US Markets up on stimulus package


As economic reports disappoint, stimulus package from Bush administration cheer investors

US Market managed to end higher for the second consecutive day today, Thursday, 24 January, 2008. Reports that a bond insurer bailout is not imminent weighed on the stock market shortly in the morning hours. But a stimulus package from the Bush administration to ward off recession in US cheered investors and stocks rallied in the post lunch hours.

The Dow Jones industrial Average ended the day with a gain of 108 points at 12,378. The Nasdaq Composite Index, finished higher by 45 points at 2,360. S&P 500 finished higher by 13 points at 1,352. Twenty-one out of thirty Dow stocks ended in the green today.

As per the stimulus package from the current administration, House leaders Nancy Pelosi and Treasury Secretary Paulson announced their bipartisan $150 billion fiscal stimulus plan. As per the plan, individuals who earn up to $75,000 will be eligible for a $600 check and couples who earn up to $150,000 will be eligible for $1,200. Individuals who do not pay income tax, but have earned more than $3,000 will be eligible for a $300 check. Parents will get $300 per child. Businesses will get $50 billion in incentives.

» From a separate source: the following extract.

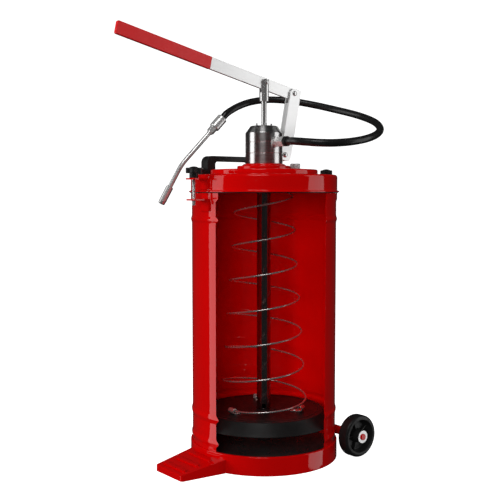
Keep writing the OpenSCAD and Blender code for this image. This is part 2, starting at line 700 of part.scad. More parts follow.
module link_channel() color([0.88, 0.88, 0.88]) on_link() difference() {
    union() {
        for (side = [-1, 1]) translate([0, side * (plate_in + plate_out) / 2, 0])
            side_plate(link_outline, plate_out - plate_in);
        translate([link_left, -plate_in - 0.01, 18])
            cube([2.5, 2 * plate_in + 0.02, web_top - 18]);
    }
    cross_rod(pin_r + run_gap, 20);
    translate([0, 0, link_len]) cross_rod(pin_r + 0.02, 20);
}

module link_top_pin() color([0.6, 0.6, 0.62]) on_link()
    translate([0, 0, link_len]) headed_pin(plate_out + 0.02, 4.5, 2.2);

// ---- clamp knobs ----

module knob(turn) color([0.05, 0.05, 0.05]) translate([clamp_x, 0, 0]) difference() {
    union() {
        translate([0, 0, upper_leg_z + leg_t + 0.05]) cylinder(r = 7.25, h = 9);
        translate([0, 0, knob_z]) cylinder(r = 9, h = knob_arm_h);
        for (i = [0:3]) rotate(turn + 90 * i) {
            translate([knob_r - 4, 0, knob_z]) cylinder(r = 4, h = knob_arm_h);
            translate([0, -4, knob_z]) cube([knob_r - 4, 8, knob_arm_h]);
        }
        translate([0, 0, knob_z + knob_arm_h - 0.1]) rotate_extrude()
            polygon([[0, 0], [7.5, 0], [6.2, 0.8], [4, 1.6], [0, 2.1]]);
    }
    translate([0, 0, 480]) cylinder(r = stud_r + 0.01, h = 15);
}
module knob_front() mirror([1, 0, 0]) knob(knob_front_turn);
module knob_rear() knob(knob_rear_turn);

module stud() color([0.7, 0.72, 0.75]) translate([clamp_x, 0, 439.5]) cylinder(r = stud_r, h = 55);
module stud_front() mirror([1, 0, 0]) stud();
module stud_rear() stud();

drum_shell();
base_pan();
drum_floor();
foot_pedal();
pedal_treads();
bracket_lower_front();
bracket_lower_rear();
axle_stubs();
axle_washers();
wheel_left();
wheel_right();
wheel_bush_left();
wheel_bush_right();
lid_cover();
lid_gasket();
pump_flange();
bracket_upper_front();
bracket_upper_rear();
carry_handle();
handle_screws();
filler_cap();
pump_head();
head_locknut();
head_gland();
gland_screws();
rod_packing();
throat_bush();
suction_tube();
foot_plug();
spring_seat();
spring();
link_lug();
link_foot_pin();
outlet_fitting();
hose_sleeve();
hose();
nozzle_ferrule();
nozzle_nut();
nozzle_tube();
nozzle_coupler();
coupler_jaws();
follower_plate();
follower_disc();
follower_wiper();
spring_clips();
clip_rivets();
pump_rod();
clevis();
lever_pin();
piston();
piston_seal();
check_ball();
lever_bar();
lever_grip();
link_channel();
link_top_pin();
knob_front();
knob_rear();
stud_front();
stud_rear();
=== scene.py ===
"""Looks of the hand-lever lubricant pump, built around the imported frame.

The row frame is in metres, with Z up. Outlines and places written in millimetres are scaled by MM.
"""

import json
import math

import bmesh
import bpy
from mathutils import Matrix, Vector


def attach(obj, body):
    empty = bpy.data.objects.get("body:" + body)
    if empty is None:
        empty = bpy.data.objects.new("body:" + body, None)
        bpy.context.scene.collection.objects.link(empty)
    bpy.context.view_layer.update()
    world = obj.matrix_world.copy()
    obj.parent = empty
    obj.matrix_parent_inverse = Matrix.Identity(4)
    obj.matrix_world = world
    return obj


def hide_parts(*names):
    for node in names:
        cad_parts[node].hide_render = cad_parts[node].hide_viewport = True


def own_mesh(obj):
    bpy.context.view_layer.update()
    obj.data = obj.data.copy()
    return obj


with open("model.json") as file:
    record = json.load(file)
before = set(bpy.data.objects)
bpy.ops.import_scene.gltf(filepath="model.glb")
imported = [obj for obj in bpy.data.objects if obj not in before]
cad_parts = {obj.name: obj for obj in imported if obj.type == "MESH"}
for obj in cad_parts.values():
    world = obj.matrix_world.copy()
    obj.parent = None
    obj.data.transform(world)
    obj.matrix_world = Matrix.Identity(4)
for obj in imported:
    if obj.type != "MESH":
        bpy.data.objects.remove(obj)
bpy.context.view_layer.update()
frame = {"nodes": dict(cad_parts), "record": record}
nodes = frame["nodes"]
MM = 0.001

# ---------------------------------------------------------------- camera

VIEW_TURN = math.radians(38.5)
VIEW_DIP = math.radians(3.737)
scene = bpy.context.scene
camera = bpy.data.objects.new("camera", bpy.data.cameras.new("camera"))
camera.data.lens = 63.18
camera.data.sensor_width = 36
camera.data.shift_y = -0.0011
camera.location = (-0.9689, -1.1791, 0.4613)
camera.rotation_euler = (math.pi / 2 - VIEW_DIP, 0, -VIEW_TURN)
scene.collection.objects.link(camera)
scene.camera = camera

# ---------------------------------------------------------------- mesh tools


def new_object(name, verts, faces, smooth=True):
    """A mesh object in the row frame, from points and faces, with its normals facing out."""
    mesh = bpy.data.meshes.new(name)
    mesh.from_pydata([tuple(v) for v in verts], [], faces)
    bm = bmesh.new()
    bm.from_mesh(mesh)
    bmesh.ops.remove_doubles(bm, verts=bm.verts, dist=1e-7)
    bmesh.ops.recalc_face_normals(bm, faces=bm.faces)
    bm.to_mesh(mesh)
    bm.free()
    for face in mesh.polygons:
        face.use_smooth = smooth
    obj = bpy.data.objects.new(name, mesh)
    scene.collection.objects.link(obj)
    return obj


def soften(obj, width=0.0, segments=3, angle=35):
    """Bevels the sharp edges and keeps the flats looking flat."""
    if width:
        bevel = obj.modifiers.new("bevel", "BEVEL")
        bevel.width = width
        bevel.segments = segments
        bevel.limit_method = "ANGLE"
        bevel.angle_limit = math.radians(angle)
        bevel.harden_normals = False
    normals = obj.modifiers.new("normals", "WEIGHTED_NORMAL")
    normals.keep_sharp = True
    return obj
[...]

Though, the stimulus plan still has to pass the House and Senate, investor sentiments got a good boost as the morning economic reports did not have much of a good news to deliver.

December existing home sales lower than expected

On the economic front, December existing home sales came in at a worse than expected. December existing home sales was reported at 4.89 million. This was short of the consensus estimate of 4.95 million. Existing sales are down 2.2% compared to last month's reading of 5 million. The median sale price of an existing home is down 6% against last year.

Also, weekly jobless claims came in at 301,000, lower than the expected reading of 320,000. The good part was that the figure is less than the typical recessionary levels of over 450,000

Earlier this week, it was announced that the Federal Open Market Committee (FOMC) approved a 75 basis point intermeeting cut in the fed funds rate to 3.50%. The Board of Governors also approved a 75 basis point cut in the discount rate to 4%. This was Fed’s first move this year to keep recession at a bay.

Crude prices erased all of yesterday’s gains and prices rallied today. Prices rose today after the Bush Administration announced a stimulus package to ward off recession. Prices rose despite Energy Department announcing a rise in crude inventories for week ended 18 January, 2008. Crude-oil futures for light sweet crude for February delivery today closed at $89.41/barrel (higher by $2.42/barrel or 2.8%) on the New York Mercantile Exchange. Prices are 61% higher than a year ago.

As per the weekly inventory report by the Energy Department, U.S. crude inventories, rose for a second week, increased to 289.4 million barrels in the week ended 18 January. Crude inventories at Cushing, Oklahoma, the delivery point for Nymex-traded crude, fell by 800,000 barrels to stand at 15.7 million barrels. Total commercial petroleum inventories, including crude, motor gasoline, heating oil, increased by 2.2 million to 972.3 million barrels last week, and were in the middle of the average range for this time of year.

Volume on the New York Stock Exchange neared 2.2 billion, and advancing stocks topped those declining almost 2 to 1. On the Nasdaq, more than 2.5 billion shares traded, and advancing issues outran decliners 4 to 3.

Indian ADRs mostly ended in the red today. ICIC Bank was one of the main losers today shedding 3.8%. Dr Reddys remained one of the winners gaining 3%.

Investors will again be focused on earnings reports tomorrow. Caterpillar and Honeywell are the main Dow names to report their earnings tomorrow.